Having written a brochure for a financial advisor, after studying reference materials he provided, I now know more about IRAs than I did before.
When I edited a book for a retiree who is a fishing and boating enthusiast, I added to my knowledge of those two sports. Although I don’t expect to engage in either of these sports myself any time soon, the knowledge makes me a better-rounded person, and more able to hold my own in a social conversation on either subject. It also may come in handy in some future writing project.
Another recent book-ghostwriting project made me painfully aware of some statistics on violence against women. An editing project filled in some info I previously had not known about the Holocaust. Several ad-writing projects made me more keenly aware of the ways advertisers manipulate their targeted potential buyers. And an editing project a couple of years back gave me further insights into the racial strife of the Jim Crow era.
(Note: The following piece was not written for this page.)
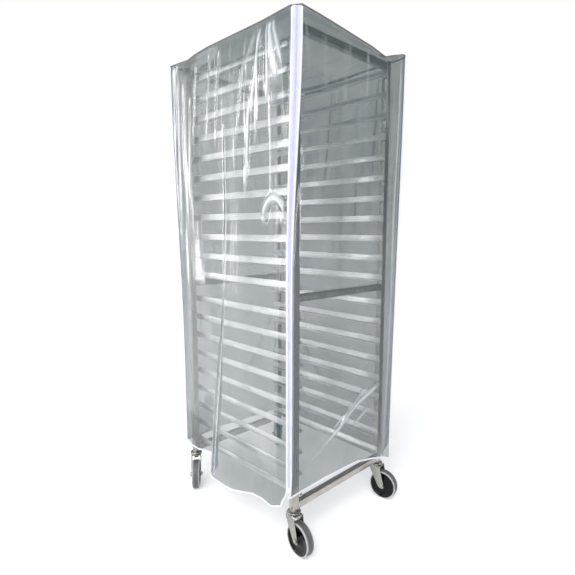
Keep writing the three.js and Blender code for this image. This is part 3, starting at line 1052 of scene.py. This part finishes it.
def thickened(obj, thickness):
    apply_modifier(obj, "SOLIDIFY", thickness=thickness, offset=0)
    make_active(obj)
    bpy.ops.object.shade_smooth()
    return obj


def film_sheet(name, panel, columns, rows, outward):
    s, t = np.meshgrid(np.linspace(0, 1, columns + 1), np.linspace(0, 1, rows + 1))
    points, highlight_strength, hanging = panel(s, t)
    obj = mesh_object(name, points.reshape(-1, 3), grid_faces(columns, rows))
    turned_to(obj, len(obj.data.polygons) // 2 + columns // 3, outward)
    paint_crease_highlights(obj, np.clip(highlight_strength, 0, 1).ravel(), np.clip(hanging, 0, 1).ravel())
    return thickened(obj, FILM)


def unit(vectors):
    return vectors / np.maximum(np.linalg.norm(vectors, axis=-1, keepdims=True), 1e-9)


def band_along(name, path, across, half_width, half_depth, closed=False, sides=10):
    """A flat-oval band: it follows path, with its width across and its thickness through."""
    count = len(path)
    if closed:
        tangent = unit(np.roll(path, -1, axis=0) - np.roll(path, 1, axis=0))
    else:
        tangent = unit(np.gradient(path, axis=0))
    across = unit(across - tangent * (across * tangent).sum(axis=1, keepdims=True))
    through = np.cross(tangent, across)
    run = np.concatenate([[0], np.cumsum(np.linalg.norm(np.diff(path, axis=0), axis=1))])
    points, uv = [], []
    for i in range(count):
        for k in range(sides):
            angle = 2 * math.pi * k / sides
            c, q = [
                math.copysign(abs(part) ** 0.7, part) for part in (math.cos(angle), math.sin(angle))
            ]
            points.append(path[i] + across[i] * c * half_width + through[i] * q * half_depth)
            uv.append((run[i], c * half_width))
    faces = []
    for i in range(count if closed else count - 1):
        a, b = i * sides, ((i + 1) % count) * sides
        for k in range(sides):
            m = (k + 1) % sides
            faces.append((a + k, b + k, b + m, a + m))
    if not closed:
        faces.append(tuple(range(sides)))
        faces.append(tuple((count - 1) * sides + k for k in reversed(range(sides))))
    obj = mesh_object(name, points, faces, uv)
    face_outward(obj)
    bpy.ops.object.shade_smooth_by_angle(angle=math.radians(50))
    return obj


def edge_path(panel, s, t, into):
    """Points along a panel's edge, and the direction from it into the film."""
    here = panel(s, t)[0]
    inner = panel(np.clip(s + into[0], 0, 1), np.clip(t + into[1], 0, 1))[0]
    return here, inner - here


def hem_binding(name, panel, count=150):
    s = np.linspace(0, 1, count)
    path, across = edge_path(panel, s, np.ones(count), (0, -0.006))
    return band_along(name, path, across, 3.6 * MM, 1.3 * MM)


def side_piping(name, panel, at, count=170):
    t = np.linspace(0.004, 1, count)
    inward = 0.01 if at == 0 else -0.01
    path, across = edge_path(panel, np.full(count, float(at)), t, (inward, 0))
    return band_along(name, path, across, 3.3 * MM, 2.1 * MM)


def top_outline(count=90):
    """The seam round the top, from the left zip along the front and round to the start."""
    t = np.zeros(count)
    s = np.linspace(0, 1, count, endpoint=False)
    front = front_panel(s, t)[0]
    right = right_panel(s, t)[0]
    back = back_panel(1 - s, t)[0]
    left = left_panel(1 - s, t)[0]
    return np.concatenate([front, right, back, left])


def top_film():
    """The top: it lies on the caps and bars, sags between them and lifts to its stiff seam."""
    outline = top_outline()
    count = len(outline)
    shares = np.concatenate([np.linspace(0, 0.16, 14), np.linspace(0.2, 0.985, 26)])
    rows, ring_highlight = [], []
    for share in shares:
        xy = outline[:, :2] * (1 - share)
        from_x, from_y = np.abs(xy[:, 0]), np.abs(xy[:, 1])
        inset = np.minimum(COVER_HALF_WIDTH - from_x, COVER_HALF_DEPTH - from_y)
        sag = (1 - ease(from_y, 0.10, 0.30)) * (1 - 0.35 * ease(from_x, 0.12, 0.26))
        ripple = np.sin(xy[:, 0] * 40 + xy[:, 1] * 13) * (1 - ease(from_y, 0.2, 0.3))
        rest = 1.7918 - 0.026 * sag + 0.0022 * ripple
        settle = ease(inset, 0.0, 0.032)
        rows.append(np.column_stack([xy, outline[:, 2] * (1 - settle) + rest * settle]))
        # A painted highlight in a ring on the slope where the top settles down from its seam.
        ring_highlight.append(0.35 * np.exp(-((inset - 0.016) / 0.006) ** 2))
    points = np.concatenate(rows)
    faces = []
    for j in range(len(shares) - 1):
        for i in range(count):
            a, m = j * count + i, j * count + (i + 1) % count
            faces.append((a, m, m + count, a + count))
    faces.append(tuple((len(shares) - 1) * count + i for i in range(count)))
    obj = mesh_object("film_top", points, faces)
    turned_to(obj, 0, (0, 0, 1))
    paint_crease_highlights(obj, np.concatenate(ring_highlight), np.full(len(points), 0.1))
    return thickened(obj, FILM)


def zip_band_point(side, t, across, out):
    """A point on a zip: across runs from its middle to the front panel, out from the rack."""
    facing = np.array([side, -1.0]) / math.sqrt(2)
    xy = zip_middle(side, t) + zip_across(side) * across[..., None] + facing * out[..., None]
    seam = SEAM_LINES["left" if side < 0 else "right"][1][0]
    z = seam - 0.002 + (ZIP_FOOT - 0.012 - seam) * t
    return np.concatenate([xy, z[..., None]], axis=-1)


def zip_tape(name, side, towards):
    rows, columns = 150, 6
    share, t = np.meshgrid(np.linspace(0, 1, columns + 1), np.linspace(0, 1, rows + 1))
    across = towards * (1.6 * MM + (zip_half(t) - 2.4 * MM) * share)
    out = 1.2 * MM * np.sin(np.pi * share) - 0.4 * MM
    points = zip_band_point(side, t, across, out)
    uv = np.stack([t.ravel() * ZIP_LENGTH, across.ravel() * towards], axis=-1)
    faces = grid_faces(columns, rows)
    obj = mesh_object(name, points.reshape(-1, 3), faces, [tuple(p) for p in uv])
    turned_to(obj, 0, (side, -1, 0))
    return thickened(obj, 0.7 * MM)


def zip_teeth(name, side, towards):
    """One row of moulded teeth, each a small block hooked over the middle of the zip."""
    count = int((SEAM - ZIP_FOOT) / TOOTH_PITCH)
    points, faces = [], []
    for i in range(count):
        t = np.array((i + (1.0 if towards > 0 else 0.5)) / (count + 1))
        for across in (-0.5 * MM, 2.2 * MM):
            thin = 0.6 if across < 0 else 1.0
            for lift in (-0.9 * MM, 0.9 * MM):
                for out in (-0.2 * MM, 1.7 * MM):
                    p = zip_band_point(side, t, np.array(towards * across), np.array(out * thin))
                    points.append(p + np.array([0, 0, lift * thin]))
        b = 8 * i
        faces += [
            (b, b + 1, b + 3, b + 2), (b + 4, b + 6, b + 7, b + 5), (b, b + 4, b + 5, b + 1),
            (b + 2, b + 3, b + 7, b + 6), (b, b + 2, b + 6, b + 4), (b + 1, b + 5, b + 7, b + 3),
        ]
    obj = mesh_object(name, points, faces)
    face_outward(obj)
    return obj


def slider():
    """The zip's slider about its own middle: X across the zip, Y out of it, Z up it."""
    body = box_start("slider_body", (-4.6 * MM, 0, -7 * MM), (4.6 * MM, 5 * MM, 7 * MM))
    grab(body, "faces", lambda face: face.normal.z > 0.9)
    bpy.ops.transform.resize(value=(1.25, 1, 1), center_override=(0, 0, 7 * MM))
    grab(body, "faces", lambda face: face.normal.y > 0.9)
    bpy.ops.mesh.inset(thickness=1.4 * MM)
    draw_out(0, 1.0 * MM, 0)
    done()
    soften(body, 0.7 * MM, 3, 40)
    low, high = (-1.2 * MM, 5.4 * MM, -5 * MM), (1.2 * MM, 8.6 * MM, 5 * MM)
    bridge = box_start("slider_bridge", low, high)
    grab(bridge, "faces", lambda face: face.normal.y > 0.9)
    bpy.ops.transform.resize(value=(1, 1, 0.6), center_override=(0, 0, 0))
    done()
    soften(bridge, 0.8 * MM, 3, 40)
    low, high = (-3.8 * MM, 6.2 * MM, -27 * MM), (3.8 * MM, 7.8 * MM, -1 * MM)
    pull = box_start("slider_pull", low, high)
    grab(pull, "faces", lambda face: abs(face.normal.y) > 0.9)
    bpy.ops.mesh.inset(thickness=1.9 * MM)
    bpy.ops.mesh.bridge_edge_loops()
    done()
    soften(pull, 0.5 * MM, 2, 40)
    return joined([body, bridge, pull])


def bind(piece, body, *nodes):
    return clothe(piece, white_tape, "white_binding", body, *nodes)


def build_cover():
    top = clothe(top_film(), film, "clear_vinyl", "cover", "cover_top")
    films = []
    for word, panel, columns, rows, outward, body, node in (
        ("left", left_panel, 190, 230, (-1, 0, 0), "cover", "cover_left_panel"),
        ("right", right_panel, 170, 120, (1, 0, 0), "cover", "cover_right_panel"),
        ("back", back_panel, 130, 120, (0, 1, 0), "cover", "cover_back_panel"),
        ("front", front_panel, 140, 290, (0, -1, 0), None, "cover_front_flap"),
    ):
        sheet = film_sheet(f"film_{word}", panel, columns, rows, outward)
        films.append(clothe(sheet, film, "clear_vinyl", body, node))
    left, right, back, front = films

    outline = top_outline()
    seam = band_along(
        "top_seam_cord", outline + np.array([0, 0, 0.6 * MM]), outline * np.array([1.0, 1.0, 0.0]),
        2.2 * MM, 2.0 * MM, closed=True,
    )
    clothe(seam, seam_cord, "white_binding", "cover", "top_seam_piping")

    for word, panel in (("left", left_panel), ("right", right_panel), ("back", back_panel)):
        hem = hem_binding(f"binding_{word}_hem", panel)
        bind(hem, "cover", f"hem_binding_{word}")
    for word, panel, at in (
        ("left_zip", left_panel, 0), ("right_zip", right_panel, 0),
        ("back_left", back_panel, 0), ("back_right", back_panel, 1),
    ):
        bind(side_piping(f"piping_{word}", panel, at), "cover")
    flap_edges = [
        bind(hem_binding("binding_flap_hem", front_panel), None, "hem_binding_flap"),
        bind(side_piping("piping_flap_left", front_panel, 0), None),
        bind(side_piping("piping_flap_right", front_panel, 1), None),
    ]
    flap_zips, side_zips = [], {}
    halves = (("side", -1, "cover"), ("flap", 1, None))
    pattern = slider()
    for side, word in ((-1, "left"), (1, "right")):
        tapes, rows = [], []
        for part, towards, body in halves:
            tape = zip_tape(f"tape_{word}_{part}", side, towards)
            tapes.append(clothe(tape, zip_cloth, "zip_tape", body, f"zip_tape_{word}_{part}"))
        for part, towards, body in halves:
            row = zip_teeth(f"teeth_{word}_{part}", side, towards)
            rows.append(clothe(row, zip_plastic, "zip_tape", body))
        side_zips[word] = [tapes[0], rows[0]]
        flap_zips += [tapes[1], rows[1]]
        at = zip_band_point(side, np.array(0.985), np.array(0.0), np.array(1.4 * MM))
        turn = Matrix.Rotation(math.atan2(-1, side) - math.pi / 2, 4, "Z")
        pull = gathered(f"slider_{word}_pull", pattern, [moved(*at.tolist()) @ turn])
        clothe(pull, slider_paint, "zip_tape", f"slider_{word}", f"zip_slider_{word}")
    discard(pattern)
    for piece in [front, *flap_edges, *flap_zips]:
        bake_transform(piece)


# ---- Floor, lights and camera ----

def lamp(name, kind, place, aim, power, gloss_only=False, **settings):
    data = bpy.data.lights.new(name, kind)
    data.energy = power
    for key, value in settings.items():
        setattr(data, key, value)
    obj = placed(name, data)
    obj.visible_diffuse = not gloss_only
    obj.visible_camera = False
    direction = Vector(aim) - Vector(place)
    obj.matrix_world = moved(*place) @ direction.to_track_quat("-Z", "Y").to_matrix().to_4x4()


def build_stage():
    deselect()
    bpy.ops.mesh.primitive_circle_add(vertices=96, radius=60, fill_type="NGON")
    floor = named_primitive("studio_floor")
    material, n, shader, place = new_material(
        "pale_floor", Roughness=0.85, Emission_Color=grey(1), Emission_Strength=0.32,
    )
    tone = n.band(n.noise(place, 0.8, 2.0, 0.5), 0.3, 0.7)
    n.feed(shader.inputs["Base Color"], n.mix(tone, grey(0.90), grey(0.93)))
    floor.data.materials.append(material)

    world = bpy.data.worlds.new("studio")
    bpy.context.scene.world = world
    world.use_nodes = True
    world.node_tree.nodes.clear()
    n = Nodes(world.node_tree)
    seen = n.add("ShaderNodeBackground", {"Color": grey(1), "Strength": 1.0})
    lit = n.add("ShaderNodeBackground", {"Color": rgb(0.90, 0.94, 1.0), "Strength": 0.42})
    camera_ray = n.add("ShaderNodeLightPath").outputs["Is Camera Ray"]
    mix = n.add("ShaderNodeMixShader", {0: camera_ray, 1: lit.outputs[0], 2: seen.outputs[0]})
    n.add("ShaderNodeOutputWorld", {"Surface": mix.outputs[0]})
    bpy.context.scene.view_settings.view_transform = "Standard"

    lamp("overhead", "SUN", (-3.2, -1.6, 4.2), (0, 0, 0), 1.9, angle=math.radians(60))
    for name, place, aim, power, width, tall, gloss_only in (
        ("strip_behind_left", (-2.6, 1.0, 1.5), (0, 0.1, 1.0), 24, 0.35, 2.4, True),
        ("strip_left", (-1.3, 2.6, 1.7), (-0.2, 0, 1.1), 20, 0.30, 2.2, True),
        ("strip_right", (2.9, -1.0, 1.6), (0, 0, 1.0), 12, 0.35, 2.4, True),
        ("strip_front", (0.9, -3.0, 1.8), (0.1, -0.1, 1.0), 24, 0.35, 2.2, True),
        ("sheen_left", (-0.75, 0.75, 1.0), (0.25, 0.75, 1.0), 22, 1.5, 2.0, True),
        ("soft_key", (-2.6, -1.9, 3.1), (0, 0, 0.9), 46, 1.6, 1.6, False),
    ):
        shape = {"shape": "RECTANGLE", "size": width, "size_y": tall}
        lamp(name, "AREA", place, aim, power, gloss_only, **shape)


def build_camera():
    yaw, pitch, roll = math.radians(-45.880), math.radians(7.044), math.radians(0.373)
    forward = Vector((
        -math.sin(yaw) * math.cos(pitch), math.cos(yaw) * math.cos(pitch), -math.sin(pitch),
    ))
    level = Vector((math.cos(yaw), math.sin(yaw), 0))
    above = level.cross(forward)
    right = level * math.cos(roll) + above * math.sin(roll)
    up = above * math.cos(roll) - level * math.sin(roll)
    turn = Matrix((right, up, -forward)).transposed().to_4x4()
    data = bpy.data.cameras.new("camera")
    data.lens = 28.83
    data.shift_x = -0.0379
    data.shift_y = 0.0018
    camera = placed("camera", data)
    camera.matrix_world = moved(-1.3128, -1.4188, 1.1351) @ turn
    bpy.context.scene.camera = camera


build_rack()
build_casters()
build_cover()
build_stage()
build_camera()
Several parenting books that I wrote some years ago required more specific knowledge than I possessed on the various aspects of parenting that the books in question covered, and I found myself borrowing and reading an armload of library books in each case, thus exponentially increasing my storehouse of knowledge.
I could go on, but you get my point. Unless a writer writes only about subjects she or her already has complete mastery of, and has no need to look up futher facts, she will have to increase her knowledge on as many different subjects as the number of projects she undertakes, be they nonfiction books under her own name, ghostwritten tomes for putative authors who supply the needed information but hire her to do the actual writing, or business materials, or miscellany.
The more you write, the more you learn. My formal schooling is but a distant memory, but my education continues every day.